§ **What to do**:
Reproduce, please, only the lines from the first line below to the line containing "wasm.setup();", inclusive.

§ **Source excerpt**:
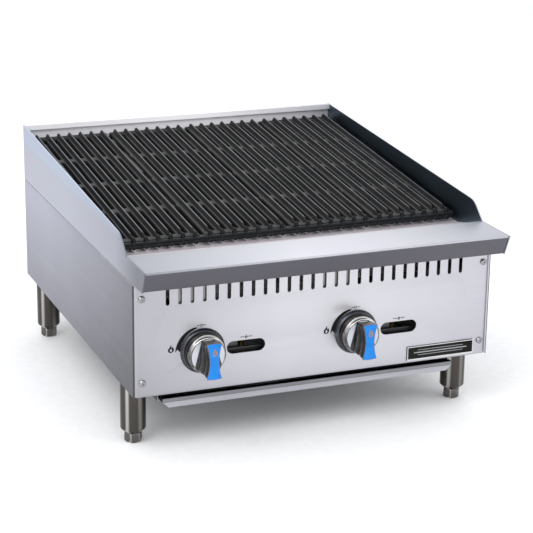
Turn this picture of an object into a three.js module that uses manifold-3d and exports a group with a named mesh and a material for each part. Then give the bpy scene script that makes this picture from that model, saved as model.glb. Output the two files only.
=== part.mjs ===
// Countertop gas radiant charbroiler, two burners, millimetres, +Z up, front towards -Y.
// The origin is on the floor under the middle of the overall box.
import * as THREE from 'three';
import { mergeVertices } from 'three/addons/utils/BufferGeometryUtils.js';
import Module from 'manifold-3d';

const wasm = await Module();
wasm.setup();

// ---------------------------------------------------------------- driving sizes
const BODY_W = 610; // over the side panels
const BODY_D = 670; // front panel face to rear face
const LEG_H = 101.6; // floor to the underside of the body
const SEAM_H = 184; // underside of the body to the seam under the guards
const LEDGE_H = 219; // underside of the body to the ledge top
const LEDGE_OUT = 60; // ledge in front of the front panel face
const INLET_OUT = 24; // gas inlet behind the rear face
const GUARD_REAR_H = 285.5; // guard top at the rear
const GUARD_FRONT_H = 246.5; // guard top at its front corner
const GUARD_FRONT_Y = 63; // guard front corner behind the panel face
const SEAM_GAP = 1.6; // open seam between the side panels and the guards
const SHEET = 2; // sheet metal thickness
const GAP = 0.3; // clearance between touching pieces

const FRONT = -(LEDGE_OUT + BODY_D + INLET_OUT) / 2 + LEDGE_OUT; // front panel face
const REAR = FRONT + BODY_D; // rear face
const HALF_W = BODY_W / 2;
const BASE = LEG_H; // underside of the body
const SEAM = BASE + SEAM_H;
const LEDGE_TOP = BASE + LEDGE_H;
const INNER_X = HALF_W - SHEET - GAP; // room between the side sheets

const KNOB_X = 130; // half the knob spacing
const KNOB_MID = -63.25; // middle of the two knobs, left of centre
const KNOB_Z = BASE + 66; // knob axis height
const PORT_X = 131.75; // half the spacing of the pilot ports
const PORT_MID = 10.25; // middle of the two ports, right of centre
const PORT_Z = BASE + 64.5; // pilot port height
const PIPE_R = 10.7; // gas manifold pipe
const PIPE_Y = FRONT + 62; // gas manifold axis

const LEG_R = 20.6;
const LEG_INSET_X = 21;
const LEG_FRONT_Y = FRONT + 74;
const LEG_REAR_Y = FRONT + 600;

const GRATES = 4;
const GRATE_PITCH = 149;
const GRATE_W = 144.6; // over the end bars
const GRATE_Y0 = FRONT + 118; // grate front end
const GRATE_Y1 = FRONT + 655; // grate rear end
const GRATE_Z0 = BASE + 219.5; // rib tops at the front end
const GRATE_Z1 = BASE + 270; // rib tops at the rear end
const GRATE_H = 21; // rib top to the underside
const RIBS = 7;
const RIB_PITCH = 20.6;

const BURNER_X = 150; // burner and radiant middle, either side of centre
const BURNER_R = 24;
const RADIANT_FOOT = BASE + 112; // underside of the radiants
const RADIANT_Y0 = FRONT + 144;
const RADIANT_Y1 = REAR - 66;

// ---------------------------------------------------------------- finishes
const finish = (color, roughness, metalness) => new THREE.MeshStandardMaterial({ color, roughness, metalness });
const brushedSteel = () => finish(0xc3c5cb, 0.32, 1);
const darkSteel = () => finish(0x6f737c, 0.3, 1);
const galvanised = () => finish(0x8d9196, 0.5, 1);
const castIron = () => finish(0x2b2928, 0.72, 0.6);
const chrome = () => finish(0xd9dadd, 0.12, 1);
const brass = () => finish(0xb18a45, 0.32, 1);
const bluePlastic = () => finish(0x1f84ea, 0.38, 0);
const blackEnamel = () => finish(0x17181b, 0.4, 0);

// ---------------------------------------------------------------- geometry helpers
const V = (x, y, z) => new THREE.Vector3(x, y, z);
const move = (g, x, y, z) => g.translate(x, y, z);
const box = (x0, x1, y0, y1, z0, z1) =>
  move(new THREE.BoxGeometry(x1 - x0, y1 - y0, z1 - z0), (x0 + x1) / 2, (y0 + y1) / 2, (z0 + z1) / 2);

// A cylinder along 'x', 'y' or 'z' from a to b on that axis, centred on the other two.
function rod(axis, r0, r1, a, b, u, v, sides = 24) {
  const g = new THREE.CylinderGeometry(r1, r0, b - a, sides);
  const mid = (a + b) / 2;
  if (axis === 'x') return move(g.rotateZ(-Math.PI / 2), mid, u, v);
  if (axis === 'y') return move(g, u, mid, v);
  return move(g.rotateX(Math.PI / 2), u, v, mid);
}

// A lathe solid round the Z axis from [radius, z] points, first and last on the axis or closed.
function turned(points, sides = 32) {
  return new THREE.LatheGeometry(points.map(([r, z]) => new THREE.Vector2(r, z)), sides).rotateX(Math.PI / 2);
}

function outline(points) {
  return new THREE.Shape(points.map(([a, b]) => new THREE.Vector2(a, b)));
}

// A [y, z] outline pushed along X.
function alongX(shape, x0, x1, segments = 8) {
  const g = new THREE.ExtrudeGeometry(shape, { depth: x1 - x0, bevelEnabled: false, curveSegments: segments });
  g.applyMatrix4(new THREE.Matrix4().makeBasis(V(0, 1, 0), V(0, 0, 1), V(1, 0, 0)));
  return move(g, x0, 0, 0);
}

// An [x, z] outline pushed along Y.
function alongY(shape, y0, y1, segments = 8) {
  const g = new THREE.ExtrudeGeometry(shape, { depth: y1 - y0, bevelEnabled: false, curveSegments: segments });
  g.applyMatrix4(new THREE.Matrix4().makeBasis(V(1, 0, 0), V(0, 0, 1), V(0, -1, 0)));
  return move(g, 0, y1, 0);
}

// An [x, y] outline pushed along Z.
function alongZ(shape, z0, z1, segments = 8) {
  const g = new THREE.ExtrudeGeometry(shape, { depth: z1 - z0, bevelEnabled: false, curveSegments: segments });
  return move(g, 0, 0, z0);
}

// Offsets an open centre line to a closed band of sheet metal, on its left side.
function sheetBand(line, thickness) {
  const side = line.map((p, i) => {
    const before = line[Math.max(i - 1, 0)];
    const after = line[Math.min(i + 1, line.length - 1)];
    const n1 = new THREE.Vector2(-(p[1] - before[1]), p[0] - before[0]);
    const n2 = new THREE.Vector2(-(after[1] - p[1]), after[0] - p[0]);
    if (i === 0) n1.copy(n2);
    if (i === line.length - 1) n2.copy(n1);
    n1.normalize();
    n2.normalize();
    const miter = n1.clone().add(n2).normalize();
    const reach = thickness / miter.dot(n1);
    return [p[0] + miter.x * reach, p[1] + miter.y * reach];
  });
  return outline([...line, ...side.reverse()]);
}

// A round tube along a smooth curve through the points.
function tube(points, radius, sides = 8, stepsPerLeg = 4) {
  const ring = outline(circlePoints(0, 0, radius, sides).map((p) => [p.x, p.y]));
  return new THREE.ExtrudeGeometry(ring, {
    steps: stepsPerLeg * (points.length - 1),
    bevelEnabled: false,
    extrudePath: new THREE.CatmullRomCurve3(points, false, 'chordal'),
  });
}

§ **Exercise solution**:
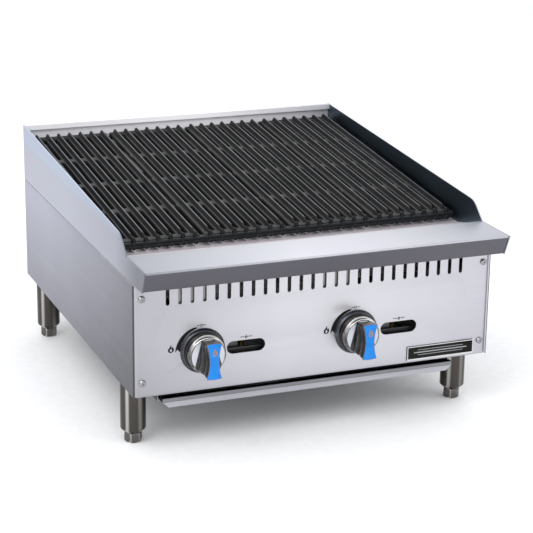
Turn this picture of an object into a three.js module that uses manifold-3d and exports a group with a named mesh and a material for each part. Then give the bpy scene script that makes this picture from that model, saved as model.glb. Output the two files only.
=== part.mjs ===
// Countertop gas radiant charbroiler, two burners, millimetres, +Z up, front towards -Y.
// The origin is on the floor under the middle of the overall box.
import * as THREE from 'three';
import { mergeVertices } from 'three/addons/utils/BufferGeometryUtils.js';
import Module from 'manifold-3d';

const wasm = await Module();
wasm.setup();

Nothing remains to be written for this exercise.